Fatherhood with Klinefelters
What’s the most common definable cause of azoospermia, or lack of mobile sperm, among infertile men? Here’s a hint: it’s also pretty common in general, occurring in 1/500 male births. Answer: Klinefelter syndrome. Men who have it possess an extra X chromosome in every cell in their bodies. It’s inherited, about equally so from mothers and fathers.
The fact is that most men don’t know about it until they try to have kids, and can’t, because the ejaculate has no sperm in it. Others are diagnosed at puberty, when masculinization is delayed due to low testosterone levels. A small minority is diagnosed in utero, during prenatal testing. In any case, Klinefelter men have relatively normal life spans and their most serious “illness” in life is often the infertility problem.
Fertility Factoids
Here is what we know about the fertility of Klinefelter patients:
- Despite having no sperm in the ejaculate, many (50-60% of) men have testicular sperm that can be used to conceive biological children.
- Sperm production in the testicle tends to occur in “islands” or “pockets.”
- High-tech pregnancies (IVF-ICSI) are necessary to have biological children.
- The vast majority of offspring of Klinefelter fathers do not have Klinefelter syndrome; instead they inherit normal chromosome numbers.
- It is thought that testicular sperm production decreases with time, in essence “petering out” as adult Klinefelter men age.
A Hot Tamale
I want to focus on the last point here, because it’s a hot tamale among providers of infertility care. If most Klinefelter patients have testicular sperm, and sperm production declines with age, should we perform surgical sperm retrieval procedures in early adolescence rather than later in adulthood and freeze sperm to preserve future fertility?

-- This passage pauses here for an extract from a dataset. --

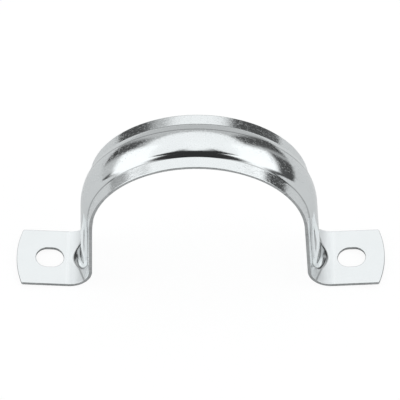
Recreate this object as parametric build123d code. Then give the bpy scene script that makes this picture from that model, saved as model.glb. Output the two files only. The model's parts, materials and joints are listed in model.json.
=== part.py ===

On this subject infertility providers fall into two camps:
The “Do It Now” Camp
Some say “get it while it’s hot” and go ahead and subject adolescent boys to painful genital surgery with the hope of preserving their potential to become biological fathers several decades later.
The “Consider It Later” Camp
Others say, “let’s wait and see” and allow the kid to grow up like every other kid and decide for himself whether or not he wants to even have children, let alone go through major genital surgery.
The bottom line is that we simply don’t have enough clear evidence of if, when, how or why sperm production declines with age among Klinefelter men. And even if it does, maybe the biggest “hit” to sperm production occurs well before puberty, and by early adolescence, what’s done is done.
Although not currently a solvable problem, the good news is that it matters greatly to us as male fertility specialists. And because it matters, the research will continue, answers will be forthcoming and clinical care will improve. I will certainly continue to do my share to make sure this happens.